Special Feature: Hammer Horror – the Resurrection

If you mention the name of Hammer Horror to any forty-plus film enthusiast (or similarly, any cinephile worth their salt), it’s more than likely that they’ll begin nostalgically harking back to the “Golden Age” of UK horror cinema that took place between the 1950s up until the early ‘70s, during which time Hammer Films – lead by poster boys such as Christopher Lee and Peter Cushing – succeeded in reanimating a number of horror literature’s greatest monsters and maniacal eccentrics, including Count Dracula and Dr. Van Helsing, for an entirely new generation, under the guise of Hammer Horror. This was the boom period.

Unfortunately, Hammer’s days appeared to be numbered as the 1960s came to a close, finding itself unable to compete with the new wave of graphic, controversial US horrors that had washed over the UK, with films such as Night of the Living Dead (1968) and Rosemary’s Baby (1968) – both tame by today’s standards in terms of bloody shocks – providing UK audience with never-before-seen levels of gore, violence and psychosexual content. Hammer’s theatrical, borderline camp approach to horror quickly became little more than a non-appealing novelty; an anachronistic thing of the past. Decades of decline and near-bankruptcy were to follow, and it appeared that Hammer Films was fast approaching its own grisly demise.

Now however, after a number of false dawns, Hammer appears to be on the verge of an unlikely comeback, following on from its purchase by Exclusive Media Group in 2007. On November 5, the British horror studio is set to release its first high profile cinematic horror feature in over 30 years, Let Me In, an English language remake of the 2008’s Swedish vampire hit Let the Right One In, directed by Cloverfield (2008) director Matt Reeves. Shot with a relatively humble budget of approximately $20 million, Reeves transposes the original’s Swedish small town backdrop to the wintry vistas and apartment blocks of Los Alamos, New Mexico, with the intention of broadening the original story’s appeal to a wider, more mainstream, vamp-hungry audience.
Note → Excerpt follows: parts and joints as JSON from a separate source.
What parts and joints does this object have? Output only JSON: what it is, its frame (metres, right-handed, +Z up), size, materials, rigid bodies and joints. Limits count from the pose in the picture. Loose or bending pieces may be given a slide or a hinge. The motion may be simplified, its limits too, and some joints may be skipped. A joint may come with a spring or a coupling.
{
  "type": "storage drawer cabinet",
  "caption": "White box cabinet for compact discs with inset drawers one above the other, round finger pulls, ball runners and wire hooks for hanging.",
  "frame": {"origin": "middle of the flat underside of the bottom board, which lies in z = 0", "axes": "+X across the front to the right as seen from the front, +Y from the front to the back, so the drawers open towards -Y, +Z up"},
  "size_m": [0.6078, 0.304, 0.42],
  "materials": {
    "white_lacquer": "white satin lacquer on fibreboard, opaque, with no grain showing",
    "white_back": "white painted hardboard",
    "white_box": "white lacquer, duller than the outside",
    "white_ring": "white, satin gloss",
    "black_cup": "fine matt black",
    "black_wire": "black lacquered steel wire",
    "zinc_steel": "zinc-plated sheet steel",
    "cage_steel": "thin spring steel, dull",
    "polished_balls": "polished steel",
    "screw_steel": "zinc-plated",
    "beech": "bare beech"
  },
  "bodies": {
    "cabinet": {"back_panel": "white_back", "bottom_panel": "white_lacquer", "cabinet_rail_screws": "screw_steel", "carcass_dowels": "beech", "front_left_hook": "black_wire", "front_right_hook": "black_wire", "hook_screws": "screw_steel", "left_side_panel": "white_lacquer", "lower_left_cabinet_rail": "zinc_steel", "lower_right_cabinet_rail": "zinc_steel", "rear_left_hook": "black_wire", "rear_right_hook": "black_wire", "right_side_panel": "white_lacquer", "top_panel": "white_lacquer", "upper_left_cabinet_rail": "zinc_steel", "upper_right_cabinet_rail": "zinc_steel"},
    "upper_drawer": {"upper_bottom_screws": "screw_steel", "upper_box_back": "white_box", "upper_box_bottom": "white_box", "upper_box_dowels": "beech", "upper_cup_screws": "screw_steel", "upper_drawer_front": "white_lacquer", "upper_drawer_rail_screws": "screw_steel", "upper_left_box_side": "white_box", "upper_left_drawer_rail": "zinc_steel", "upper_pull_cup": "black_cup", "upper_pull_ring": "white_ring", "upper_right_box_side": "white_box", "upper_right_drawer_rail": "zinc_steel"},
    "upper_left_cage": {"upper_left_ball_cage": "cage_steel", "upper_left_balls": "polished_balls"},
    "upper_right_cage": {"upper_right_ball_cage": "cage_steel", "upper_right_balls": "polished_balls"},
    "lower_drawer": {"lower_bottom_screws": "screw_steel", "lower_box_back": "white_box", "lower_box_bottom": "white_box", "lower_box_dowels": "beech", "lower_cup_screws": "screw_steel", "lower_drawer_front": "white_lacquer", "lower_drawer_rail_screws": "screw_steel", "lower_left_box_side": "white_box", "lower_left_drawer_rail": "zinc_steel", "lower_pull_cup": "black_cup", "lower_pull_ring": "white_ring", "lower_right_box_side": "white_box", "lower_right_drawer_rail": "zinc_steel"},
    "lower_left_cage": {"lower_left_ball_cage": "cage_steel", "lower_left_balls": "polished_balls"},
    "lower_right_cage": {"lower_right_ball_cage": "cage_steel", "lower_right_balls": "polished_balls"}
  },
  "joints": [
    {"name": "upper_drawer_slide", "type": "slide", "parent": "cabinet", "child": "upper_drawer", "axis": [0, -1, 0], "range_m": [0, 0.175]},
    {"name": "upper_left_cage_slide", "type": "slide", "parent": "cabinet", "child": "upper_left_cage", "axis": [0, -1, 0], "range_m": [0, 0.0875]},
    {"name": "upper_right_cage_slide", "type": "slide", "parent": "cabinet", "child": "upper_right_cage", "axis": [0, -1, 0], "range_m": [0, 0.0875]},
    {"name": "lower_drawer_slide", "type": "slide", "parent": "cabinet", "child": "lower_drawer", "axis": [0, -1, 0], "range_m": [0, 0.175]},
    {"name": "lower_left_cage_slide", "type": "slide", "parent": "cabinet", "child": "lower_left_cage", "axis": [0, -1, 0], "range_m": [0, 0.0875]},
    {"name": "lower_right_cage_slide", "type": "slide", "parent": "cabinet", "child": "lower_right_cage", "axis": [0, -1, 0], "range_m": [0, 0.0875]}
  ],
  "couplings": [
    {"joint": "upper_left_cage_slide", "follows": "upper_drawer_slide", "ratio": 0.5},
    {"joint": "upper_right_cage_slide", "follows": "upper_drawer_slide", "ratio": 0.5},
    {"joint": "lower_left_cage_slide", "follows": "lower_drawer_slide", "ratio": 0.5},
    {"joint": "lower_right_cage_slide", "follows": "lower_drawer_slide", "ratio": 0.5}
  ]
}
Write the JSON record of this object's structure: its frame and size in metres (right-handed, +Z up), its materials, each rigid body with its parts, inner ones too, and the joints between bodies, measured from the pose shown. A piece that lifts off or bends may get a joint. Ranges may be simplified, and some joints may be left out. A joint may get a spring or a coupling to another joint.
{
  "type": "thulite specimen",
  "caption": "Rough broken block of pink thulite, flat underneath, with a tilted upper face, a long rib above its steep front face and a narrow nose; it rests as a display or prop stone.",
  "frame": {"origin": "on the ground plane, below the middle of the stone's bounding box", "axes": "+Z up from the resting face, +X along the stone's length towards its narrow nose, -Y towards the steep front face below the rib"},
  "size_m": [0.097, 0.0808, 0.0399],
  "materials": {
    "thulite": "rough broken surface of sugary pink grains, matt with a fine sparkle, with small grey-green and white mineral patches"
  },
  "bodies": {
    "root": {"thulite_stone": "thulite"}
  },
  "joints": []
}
Hammer’s return to familiar subject matter – namely cinema’s greatest monster, the vampire – has never been so timely and relevant, with western cinemas still currently besieged by films starring everyone’s favourite blood-suckers. For Simon Oakes, president and CEO of the rejuvenated Hammer Films, the production and imminent release of Reeves’ Let Me In has taken the production company full circle, returning to the type of film that made Hammer a household name. “In a sense, we set the bar for vampire films…In the Dracula movies of the late ‘50s, Hammer transformed the vampire, played by Christopher Lee, into a quite sensual figure. I think that we set the tone for that approach to the vampire lore and it has lasted for decades”.
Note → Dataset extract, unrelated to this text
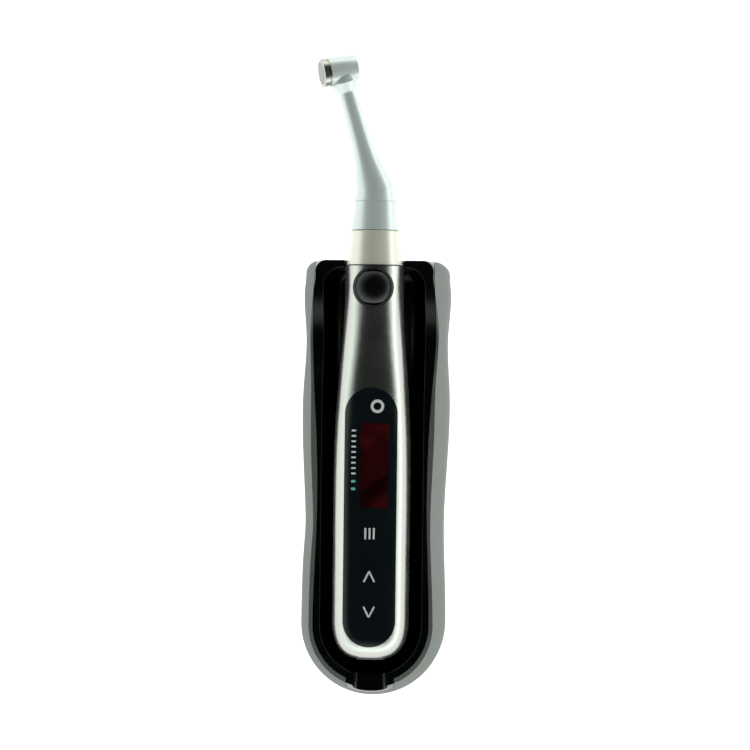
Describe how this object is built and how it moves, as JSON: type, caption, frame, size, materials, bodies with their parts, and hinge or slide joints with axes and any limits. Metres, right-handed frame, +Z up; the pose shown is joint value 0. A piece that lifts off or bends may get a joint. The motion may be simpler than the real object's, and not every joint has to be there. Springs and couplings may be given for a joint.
{
  "type": "endodontic motor",
  "caption": "Cordless endodontic motor handpiece with swivelling angled head and push-cap chuck, lying in a grey charging base with a black tray.",
  "frame": {"origin": "middle of the grip pad's underside, on the table", "axes": "+Y along the handpiece towards the contra-angle, +X to the user's right, +Z up"},
  "size_m": [0.047, 0.2021, 0.0556],
  "materials": {
    "base_grey": "satin",
    "tray_black": "gloss",
    "soft_rubber": "matte",
    "inner_black": "matte",
    "inner_white": "matte",
    "screw_steel": "satin",
    "board_green": "satin",
    "socket_steel": "satin",
    "lead_orange": "matte",
    "contact_gold": "polished",
    "handle_champagne": "satin anodised",
    "tail_grey": "satin",
    "panel_black": "gloss",
    "window_red": "gloss",
    "display_dark": "gloss",
    "cell_wrap": "gloss",
    "tab_nickel": "satin",
    "motor_steel": "satin",
    "collar_steel": "polished",
    "satin_steel": "satin",
    "button_black": "gloss",
    "shaft_steel": "ground",
    "bearing_steel": "polished",
    "contra_silver": "satin",
    "ring_brass": "satin",
    "cap_ring_steel": "polished",
    "spring_steel": "satin",
    "cap_grey": "matte"
  },
  "bodies": {
    "base": {"base_shell": "base_grey", "tray": "tray_black", "rest_pads": "soft_rubber", "bottom_plate": "inner_black", "plate_screws": "screw_steel", "grip_pad": "soft_rubber", "contact_block": "inner_white", "charge_board": "board_green", "board_screws": "screw_steel", "usb_socket": "socket_steel", "charge_lead": "lead_orange"},
    "charge_pin_left": {"charge_pin_left": "contact_gold"},
    "charge_pin_right": {"charge_pin_right": "contact_gold"},
    "handpiece": {"upper_shell": "handle_champagne", "lower_shell": "handle_champagne", "handle_screws": "screw_steel", "tail_cap": "tail_grey", "contact_pads": "contact_gold", "panel_lens": "panel_black", "display_window": "window_red", "display_module": "display_dark", "main_board": "board_green", "button_cup": "inner_black", "button_switch": "inner_white", "battery": "cell_wrap", "battery_tabs": "tab_nickel", "cell_cradle": "inner_white", "motor_can": "motor_steel", "motor_cradle": "inner_white", "gearhead": "motor_steel", "collar_gasket": "soft_rubber", "neck_collar": "collar_steel", "motor_spigot": "satin_steel"},
    "power_button": {"power_button": "button_black"},
    "motor_rotor": {"motor_shaft": "shaft_steel"},
    "swivel_ring": {"friction_ring": "soft_rubber"},
    "contra_angle": {"contra_sleeve": "contra_silver", "drive_bearing": "bearing_steel", "neck_body": "contra_silver", "neck_bearings": "bearing_steel", "head_housing": "contra_silver", "head_ring": "ring_brass", "cap_ring": "cap_ring_steel", "cap_spring": "spring_steel", "head_bearings": "bearing_steel"},
    "push_cap": {"push_cap": "cap_grey"},
    "drive_gear": {"drive_shaft": "shaft_steel"},
    "neck_gear": {"neck_shaft": "shaft_steel"},
    "chuck": {"chuck_spindle": "shaft_steel", "latch_plate": "spring_steel"}
  },
  "joints": [
    {"name": "charge_pin_left_press", "type": "slide", "parent": "base", "child": "charge_pin_left", "axis": [0, 0.1219, -0.9925], "range_m": [0, 0.0006], "stiffness_N_per_m": 250},
    {"name": "charge_pin_right_press", "type": "slide", "parent": "base", "child": "charge_pin_right", "axis": [0, 0.1219, -0.9925], "range_m": [0, 0.0006], "stiffness_N_per_m": 250},
    {"name": "handpiece_lift", "type": "slide", "parent": "base", "child": "handpiece", "axis": [0, -0.1219, 0.9925], "range_m": [0, 0.06]},
    {"name": "power_button_press", "type": "slide", "parent": "handpiece", "child": "power_button", "axis": [0, 0.1219, -0.9925], "range_m": [0, 0.0006], "stiffness_N_per_m": 1500},
    {"name": "motor_spin", "type": "hinge", "parent": "handpiece", "child": "motor_rotor", "pos_m": [0, 0.07523, 0.03962], "axis": [0, 0.9925, 0.1219], "continuous": true},
    {"name": "contra_swivel", "type": "hinge", "parent": "handpiece", "child": "swivel_ring", "pos_m": [0, 0.07523, 0.03962], "axis": [0, 0.9925, 0.1219], "continuous": true},
    {"name": "contra_pull_off", "type": "slide", "parent": "swivel_ring", "child": "contra_angle", "axis": [0, 0.9925, 0.1219], "range_m": [0, 0.014]},
    {"name": "push_cap_press", "type": "slide", "parent": "contra_angle", "child": "push_cap", "axis": [0.9388, 0.2023, -0.2788], "range_m": [0, 0.0004], "stiffness_N_per_m": 3000},
    {"name": "drive_spin", "type": "hinge", "parent": "contra_angle", "child": "drive_gear", "pos_m": [0, 0.08754, 0.04113], "axis": [0, 0.9925, 0.1219], "continuous": true},
    {"name": "neck_spin", "type": "hinge", "parent": "contra_angle", "child": "neck_gear", "pos_m": [0, 0.08754, 0.04113], "axis": [-0.2784, 0.9383, 0.2053], "continuous": true},
    {"name": "chuck_spin", "type": "hinge", "parent": "contra_angle", "child": "chuck", "pos_m": [-0.01119, 0.12526, 0.04938], "axis": [-0.9388, -0.2023, 0.2788], "continuous": true}
  ],
  "couplings": [
    {"joint": "drive_spin", "follows": "motor_spin", "ratio": 1},
    {"joint": "neck_spin", "follows": "motor_spin", "ratio": 1},
    {"joint": "chuck_spin", "follows": "motor_spin", "ratio": 0.5}
  ]
}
Let Me In certainly succeeds in subverting many of our preconceptions towards the vampire archetype, due in no small part to its faithfulness to the original text on which it is based. Like many of Hammer’s most revered and renowned past successes, Let Me In’s origin lies predominantly with a literary source, in this case, Swedish horror novelist John Ajvide Lindqvist’s text Let the Right One In. Hammer CEO Oakes has made it clear that Lindqvist’s precursory text was foremost in the production team’s mind, even before Tomas Alfredson’s initial cinematic attempt. “We tracked it [Lindqvist’s Let the Right One In] very early on” says Oakes, “It is a story that should be available to a wider audience. Even though competition for the material was stiff, we developed a relationship with the producers and, as a result, we were able to secure the rights.”

Arguably the studio’s most exciting future project is the first ever cinematic adaptation of Susan Hill’s classic supernatural tale The Woman in Black (2011), starring the UK’s own Daniel Radcliffe as haunted protagonist Arthur Kipps. Few can accuse the new look Hammer Films of overlooking British talent, with Jane Goldman handed the unenviable task of transferring Hill’s bone chilling original text to screenplay form, and James Watkins attached to direct. Watkins, in reference to both the casting of Radcliffe and his plans for the film, has stated, “When I met Dan, it was quite uncanny how closely our thoughts on the story mirrored each other: I can’t wait to get down to work with him to fashion a compelling character and a classy ghost story that tugs at the heart and chills to the bone.”

The term “classy”, used by Watkins in the above statement, appears to be at the heart of Hammer’s past, present and future ethos. And whilst this strict adherence to high standards of old fashioned storytelling and defined aesthetics may have previously proved near fatal for the British horror studio, Hammer Film’s gradual rise back to prominence within a film genre currently dominated by the tired, superficially visceral cult of “torture porn” could not be more welcome, or refreshing.